China's World-Record Currency Reserves May Top $2 Trillion for First Time

Sunday, July 12, 2009

China’s foreign-exchange reserves probably topped $2 trillion for the first time, drawing attention to the difficulty the government faces in finding places to invest the world’s largest holdings.
The reserves climbed $67.8 billion to $2.022 trillion as of June 30 from three months earlier, according to the median estimate of six economists surveyed by Bloomberg News. That would compare with a $7.7 billion gain in the previous quarter. The central bank may release the number today or next week, based on the timing of previous announcements.
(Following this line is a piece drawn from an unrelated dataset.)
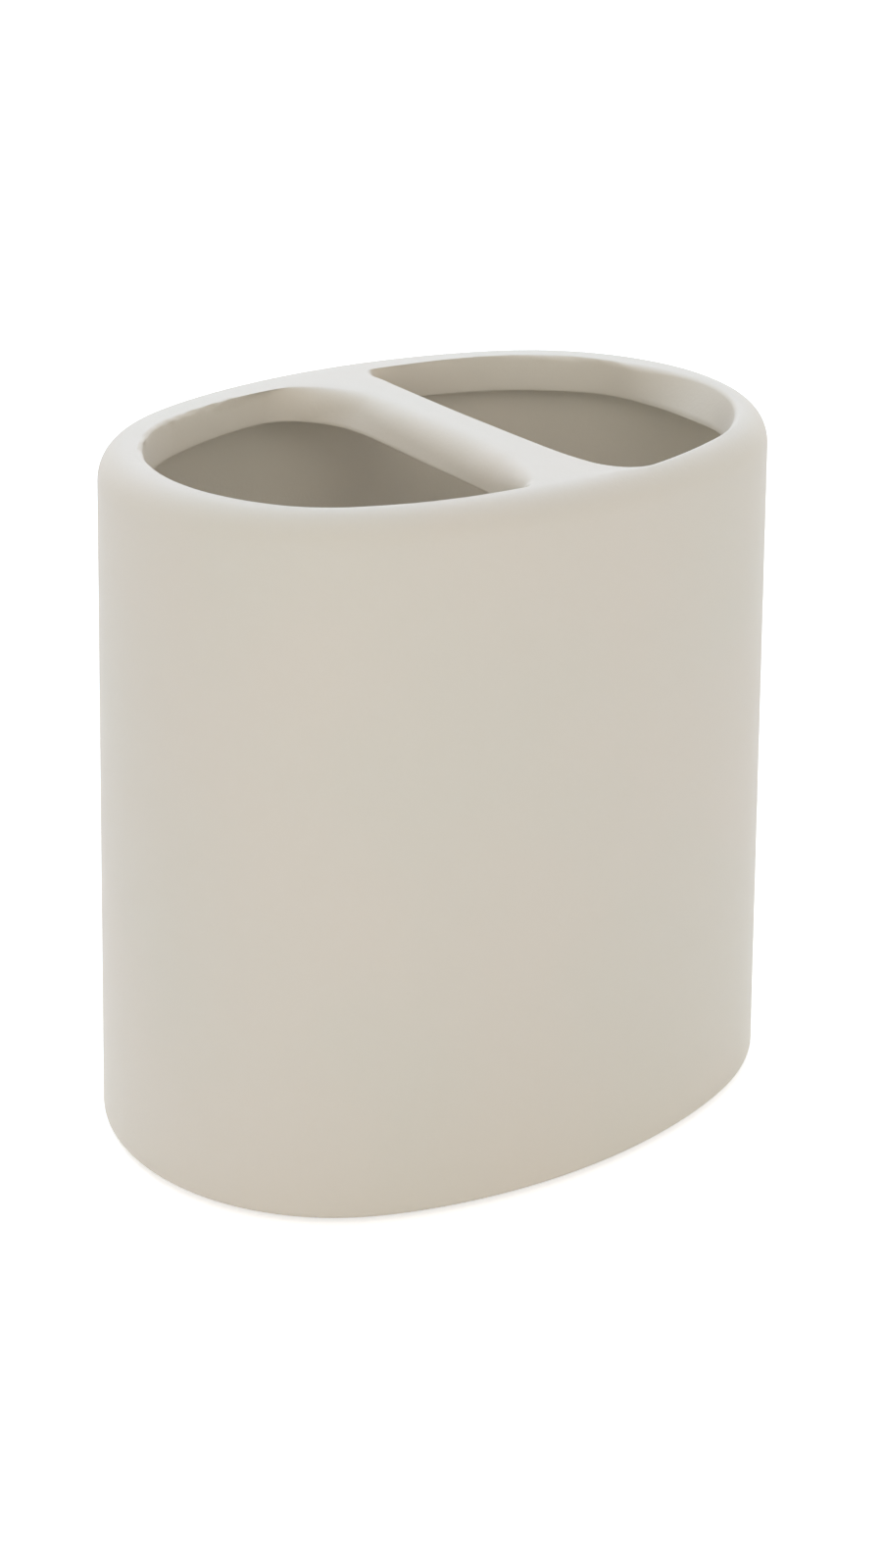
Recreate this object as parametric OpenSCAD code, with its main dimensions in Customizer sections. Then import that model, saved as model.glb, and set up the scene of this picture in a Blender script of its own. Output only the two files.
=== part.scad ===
// Oval toothbrush holder: a cast vessel, its top deck with two openings, and four soft pads.

/* [Vessel] */
// Height of the ceramic from foot ring to rim
holder_h = 110; // [95:1:125]
// Length of the oval, half way up
holder_len = 111; // [105:1:125]
// Depth of the oval, half way up
holder_dep = 80.2; // [74:0.1:90]
// How far the faces stand out further at the foot than at the rim
draft = 3.6; // [0.5:0.1:5]
// Thickness of the cast wall
wall_t = 4.5; // [3.5:0.1:6]
// Thickness of the floor above the recess
floor_t = 5; // [4:0.1:7]
// Rounding of the outer foot edge
foot_round = 1.2; // [0.8:0.1:4]
// Rounding between inner wall and floor
inner_round = 8; // [4:0.5:12]

/* [Underside] */
// Depth of the recess under the floor
recess_depth = 1; // [0.6:0.1:1.5]
// Width of the foot ring around the recess
ring_w = 7; // [5:0.5:9]

/* [Top deck] */
// Thickness of the deck, rim to lower lip
deck_t = 6; // [5:0.1:8]
// Rounding of the outer rim edge
rim_round = 4.4; // [2:0.1:4.5]
// Width of the rim at the lower lip, outer face to opening wall
rim_w = 7; // [6.9:0.1:9]
// How far an opening wall leans outward between lip and rim
mouth_lean = 1.6; // [0.4:0.1:1.6]
// Rounding of the rim where it meets an opening
mouth_round = 1.1; // [0.5:0.1:1.1]
// Width of the cross bar at the lower lip
bar_w = 11.4; // [10.6:0.1:14]
// How far the cross bar sits off centre, toward the right end
bar_shift = 2.6; // [0:0.1:4]
// Rounding of both upper edges of the cross bar
bar_round = 4.2; // [2:0.1:4.2]
// Radius of the wide corners, right front and left rear, at the lip
wide_corner_r = 7.5; // [5:0.1:10]
// Radius of the tight corners, right rear and left front, at the lip
tight_corner_r = 4.2; // [4:0.1:8]

/* [Pads] */
// Diameter of each pad
pad_d = 10; // [8:0.5:12]
// Thickness of each pad with its adhesive film
pad_t = 1.8; // [1.6:0.1:3]
// Adhesive film between a pad and the recess, left open
film_t = 0.1; // [0.05:0.01:0.2]
// Rounding of the lower pad edge
pad_round = 0.6; // [0.3:0.1:0.8]
// Pad place along the length, as a share of half the length
pad_x_share = 0.56; // [0.4:0.01:0.6]
// Pad place along the depth, as a share of half the depth
pad_y_share = 0.46; // [0.3:0.01:0.5]

/* [Hidden] */
$fn = 120;
overrun = wall_t;
lean = atan2(draft, holder_h);
mouth_angle = atan2(mouth_lean, deck_t);
foot_z = pad_t - recess_depth;
rim_z = foot_z + holder_h;
seam_z = rim_z - deck_t;
floor_z = pad_t + floor_t;
low_z = -2 * overrun;
high_z = rim_z + 2 * overrun;
crest_share = 0.02;
corner_share = 0.01;
core_share = 0.98;

// Places are rounded to this share of a millimetre, so that neighbouring arcs share their edges
fine_share = 0.001;
function snap(v) = round(v / fine_share) * fine_share;

// The oval's tight ends and shallow sides meet on the slope of a 44 : 117 : 125 triangle
run_share = 44;
rise_share = 117;
slope_share = 125;
round_share = run_share + rise_share - slope_share;
gap = snap((holder_len - holder_dep) / 2 / round_share);
end_x = gap * run_share;
side_y = gap * rise_share;
half_len = snap(holder_len / 2);
end_r = half_len - end_x;
side_r = end_r + gap * slope_share;
half_dep = side_r - side_y;

pad_color = [0.86, 0.86, 0.84];
clay_color = [0.84, 0.82, 0.78];

// How far the outer face stands outside the oval at height z
function face(z) = snap(draft * (0.5 - (z - foot_z) / holder_h));

// Slice of a disc between two directions less than a half turn apart
module slice(radius, from, to) {
    reach = 2 * radius;
    middle = (from + to) / 2;
    intersection() {
        circle(r = radius);
        polygon([
            [0, 0],
            [reach * cos(from), reach * sin(from)],
            [reach * cos(middle), reach * sin(middle)],
            [reach * cos(to), reach * sin(to)]
        ]);
    }
}

// Upright block over an outline, higher and lower than the whole holder
module block(points) {
    translate([0, 0, low_z]) linear_extrude(height = high_z - low_z) polygon(points);
}

// Turns a section about one centre; the section reads its radius from $turn_r
module turn(place, radius) {
    translate(place) rotate_extrude() {
        $turn_r = radius;
        children();
    }
}

// Turns a section about the four centres of the oval
module oval_turn() {
    joint_x = 4 * end_x;
    joint_y = 3 * side_y;
    for (side = [-1, 1]) {
        intersection() {
            turn([side * end_x, 0, 0], end_r) children();
            block([
                [side * end_x, 0],
                [side * joint_x, joint_y],
                [side * holder_len, joint_y],
                [side * holder_len, -joint_y],
                [side * joint_x, -joint_y]
            ]);
        }
        intersection() {
            turn([0, -side * side_y, 0], side_r) children();
            block([[-end_x, 0], [end_x, 0], [joint_x, side * joint_y], [-joint_x, side * joint_y]]);
        }
        // Narrower cores lie across the seams between the stretches
        turn([side * end_x, 0, 0], snap(end_r * core_share)) children();
    }
}

// Section of the vessel with its rounded foot edge, before the hollow
module cup_section() {
    round_z = foot_z + foot_round;
    round_x = snap($turn_r + face(round_z) - foot_round / cos(lean));
    translate([round_x, round_z]) slice(foot_round, -90, lean);
    polygon([
        [0, foot_z],
        [round_x, foot_z],
        [round_x, round_z],
        [round_x + snap(foot_round * cos(lean)), round_z + snap(foot_round * sin(lean))],
        [$turn_r + face(seam_z), seam_z],
        [0, seam_z]
    ]);
}

// Section of the hollow with its rounded lower corner
module hollow_section() {
    top_z = seam_z + overrun;
    round_z = floor_z + inner_round;
    round_x = snap($turn_r + face(round_z) - wall_t - inner_round / cos(lean));
    translate([round_x, round_z]) slice(inner_round, -90, lean);
    polygon([
        [0, floor_z],
        [round_x, floor_z],
        [round_x, round_z],
        [round_x + snap(inner_round * cos(lean)), round_z + snap(inner_round * sin(lean))],
        [$turn_r + face(top_z) - wall_t, top_z],
        [0, top_z]
    ]);
}

// Section of the recess that lifts the floor off the shelf
module recess_section() {
    translate([0, foot_z - overrun]) square([$turn_r + face(foot_z) - ring_w, overrun + recess_depth]);
}

module cup_body() {
    color(clay_color) difference() {
        oval_turn() cup_section();
        oval_turn() hollow_section();
        oval_turn() recess_section();
    }
}

// Section of the deck with its rounded outer edge, before the openings
module deck_section() {
    round_z = rim_z - rim_round;
    round_x = snap($turn_r + face(round_z) - rim_round / cos(lean));
    translate([round_x, round_z]) slice(rim_round, lean, 90);
    polygon([
        [0, seam_z],
        [$turn_r + face(seam_z), seam_z],
        [round_x + snap(rim_round * cos(lean)), round_z + snap(rim_round * sin(lean))],
        [round_x, round_z],
        [round_x, rim_z],
        [0, rim_z]
    ]);
}

// How much further out an opening's crest lies than its lip, where its edge is rounded by edge_round
function spread(edge_round) =
    snap((deck_t - edge_round * (1 - crest_share)) * tan(mouth_angle) + edge_round / cos(mouth_angle));

// Section of an opening: a wall that leans outward from the lip and rolls over at the crest
module mouth_section(crest_x, edge_round) {
    round_z = snap(rim_z - edge_round * (1 - crest_share));
    touch_x = crest_x - snap(edge_round * cos(mouth_angle));
    touch_z = round_z + snap(edge_round * sin(mouth_angle));
    lip_x = crest_x - spread(edge_round);
    difference() {
        polygon([
            [0, seam_z - overrun],
            [lip_x, seam_z - overrun],
            [lip_x, seam_z],
            [touch_x, touch_z],
            [crest_x, touch_z],
            [crest_x, rim_z + overrun],
            [0, rim_z + overrun]
        ]);
        translate([crest_x, round_z]) circle(r = edge_round);
    }
}

// Width of the rim at its crest, and radius of a corner at its crest
crest_w = rim_w - spread(mouth_round);
function corner_r(lip_r) = lip_r + spread(mouth_round);

// Face of the cross bar toward the opening on this side
function bar_face(side) = bar_w / 2 + side * bar_shift;

// Centre of a corner, set in from the bar and from the rim's shallow arc
function corner(side, lip_r, edge_round) =
    let(x = snap(bar_face(side) + corner_r(lip_r) - spread(edge_round)))
    let(reach = side_r + face(rim_z) - crest_w - corner_r(lip_r))
    [x, snap(sqrt(reach * reach - x * x) - side_y)];

// The part of an opening that follows the rim
module rim_mouth(side) {
    wide = corner(side, wide_corner_r, mouth_round);
    tight = corner(side, tight_corner_r, mouth_round);
    inner_x = bar_face(side) + mouth_round;
    intersection() {
        oval_turn() mouth_section($turn_r + face(rim_z) - crest_w, mouth_round);
        block([
            [inner_x, -wide.y],
            [wide.x, -wide.y],
            [2 * wide.x, -2 * wide.y - side_y],
            [holder_len, -holder_len],
            [holder_len, holder_len],
            [2 * tight.x, 2 * tight.y + side_y],
            [tight.x, tight.y],
            [inner_x, tight.y]
        ]);
    }
}

// The part of an opening that follows the cross bar
module bar_mouth(side) {
    wide = corner(side, wide_corner_r, bar_round);
    tight = corner(side, tight_corner_r, bar_round);
    intersection() {
        translate([holder_len, 0, 0]) rotate([90, 0, 180])
            linear_extrude(height = holder_len, center = true)
                mouth_section(holder_len - bar_face(side) + spread(bar_round), bar_round);
        block([[-holder_len, -wide.y], [wide.x, -wide.y], [tight.x, tight.y], [-holder_len, tight.y]]);
    }
}

// The two corners of an opening, wide at the front and tight at the rear, rounded as rim and as bar
module corner_mouths(side) {
    for (edge_round = [mouth_round, bar_round], rear = [-1, 1]) {
        lip_r = rear < 0 ? wide_corner_r : tight_corner_r;
        place = corner(side, lip_r, edge_round);
        translate([place.x, rear * place.y, 0])
            rotate_extrude() mouth_section(snap(corner_r(lip_r) * (1 + corner_share)), edge_round);
    }
}

// One D-shaped opening, for the right end when side is 1 and turned round to the left end when it is -1
module mouth(side) {
    rotate([0, 0, side < 0 ? 180 : 0]) {
        rim_mouth(side);
        bar_mouth(side);
        corner_mouths(side);
    }
}

module top_deck() {
    color(clay_color) difference() {
        oval_turn() deck_section();
        mouth(1);
        mouth(-1);
    }
}

// One pad, stuck into the recess and rounded where it meets the shelf
module pad(along, across) {
    pad_r = pad_d / 2;
    color(pad_color) translate([along * pad_x_share * half_len, across * pad_y_share * half_dep, 0])
        rotate_extrude() {
            translate([pad_r - pad_round, pad_round]) slice(pad_round, -90, 0);
            polygon([
                [0, 0],
                [pad_r - pad_round, 0],
                [pad_r - pad_round, pad_round],
                [pad_r, pad_round],
                [pad_r, pad_t - film_t],
                [0, pad_t - film_t]
            ]);
        }
}

module pad_front_left() {
    pad(-1, -1);
}

module pad_front_right() {
    pad(1, -1);
}

module pad_rear_left() {
    pad(-1, 1);
}

module pad_rear_right() {
    pad(1, 1);
}

cup_body();
top_deck();
pad_front_left();
pad_front_right();
pad_rear_left();
pad_rear_right();
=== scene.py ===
"""Looks of an oval cast toothbrush holder: vessel, top deck with two openings, and four soft pads."""

import logging
import math
from abc import ABC, abstractmethod
from dataclasses import dataclass, field
from enum import Enum
from functools import cached_property
from typing import Iterable, Sequence

import bmesh
import bpy
import numpy as np
from mathutils import Matrix, Vector, noise


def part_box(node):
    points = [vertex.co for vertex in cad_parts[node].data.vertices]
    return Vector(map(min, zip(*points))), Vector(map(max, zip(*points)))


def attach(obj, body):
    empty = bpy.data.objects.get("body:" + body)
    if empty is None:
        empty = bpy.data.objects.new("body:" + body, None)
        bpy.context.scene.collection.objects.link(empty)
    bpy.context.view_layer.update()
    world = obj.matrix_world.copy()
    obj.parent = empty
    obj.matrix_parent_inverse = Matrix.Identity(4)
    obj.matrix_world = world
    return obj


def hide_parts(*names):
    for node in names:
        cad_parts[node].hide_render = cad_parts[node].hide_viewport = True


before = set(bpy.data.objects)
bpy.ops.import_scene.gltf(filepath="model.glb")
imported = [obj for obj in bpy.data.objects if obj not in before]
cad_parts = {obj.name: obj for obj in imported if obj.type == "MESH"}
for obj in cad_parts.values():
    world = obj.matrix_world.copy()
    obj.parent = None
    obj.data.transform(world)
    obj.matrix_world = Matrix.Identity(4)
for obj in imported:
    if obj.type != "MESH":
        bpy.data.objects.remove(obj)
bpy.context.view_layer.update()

MM = 0.001
PAD_NODES = ("pad_front_left", "pad_front_right", "pad_rear_left", "pad_rear_right")

# Directions of the oval's normal, in degrees, at which the widths of a rim are given
STATIONS = (-90.0, -70.0, -50.0, -30.0, -10.0, 10.0, 30.0, 50.0, 70.0, 90.0)
# Distance from the bar's middle, in millimetres, at which its edge has spread in full
BAR_HALF = 30.0
# First guess, rounds and handle length for the corners of an opening, and the step that gives a tangent
CORNER_GUESS_DEG = 70.0
CORNER_ROUNDS = 4
ANGLE_ROUNDS = 5
CORNER_HOLD = 0.56
TANGENT_STEP = 0.01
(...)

Central bank Governor Zhou Xiaochuan ruled out any sudden change in the management of the reserves last month after proposing that governments investigate setting up a supranational currency. Premier Wen Jiabao is concerned that China’s $763.5 billion of Treasury holdings may fall in value as the U.S. sells record amounts of debt to fund stimulus spending.
“There’s no obvious alternative for China to U.S. Treasury bills,” said Stephen Green, head of China research at Standard Chartered Plc in Shanghai. “The alternatives are limited for that much money.”
China’s reserves more than doubled in two and a half years as the trade surplus pumped cash into the economy, fueling claims that the nation’s currency is kept artificially low to help exporters. The International Monetary Fund may describe the yuan as “substantially undervalued” in a pending report, according to a person who has seen the draft.
Obama, Geithner
President Barack Obama is counting on China’s support as he sells debt to fund his $787 billion economic stimulus plan. Treasury Secretary Timothy Geithner said during a visit to Beijing on June 2 that Chinese officials expressed “justifiable confidence” in the strength of America’s economy.
China will continue to buy Treasuries because alternatives are too risky or won’t soak up enough money, said Dariusz Kowalczyk, chief investment strategist at SJS Markets Ltd. in Hong Kong.
Kowalczyk also highlighted political opposition around the world to Chinese investment, citing miner Rio Tinto Group’s rejection of Aluminum Corp. of China’s proposed $19.5 billion investment. The scrapping of the deal was followed by Chinese allegations that Rio staff stole state secrets.
China Petrochemical Corp. is spending $7 billion to acquire Geneva-based Addax Petroleum Corp. and secure oil reserves in Iraq’s Kurdistan region and West Africa. China’s sovereign wealth fund, meanwhile, has lost money on investments in Blackstone Group LP and Morgan Stanley.
‘Hot Money’ Inflows
The latest gain in the reserves was probably driven by the trade surplus, higher valuations for non-dollar assets because of the U.S. currency’s weakness, and inflows of speculative capital, or so-called “hot money,” Kowalczyk said, adding that investors are attracted by an economy that’s growing when others are shrinking.
China’s benchmark Shanghai Composite Index has soared more than 80 percent from last year’s low on Nov. 4. The government kept the yuan stable in the past year after the currency gained 21 percent against the dollar between July 2005 and July 2008.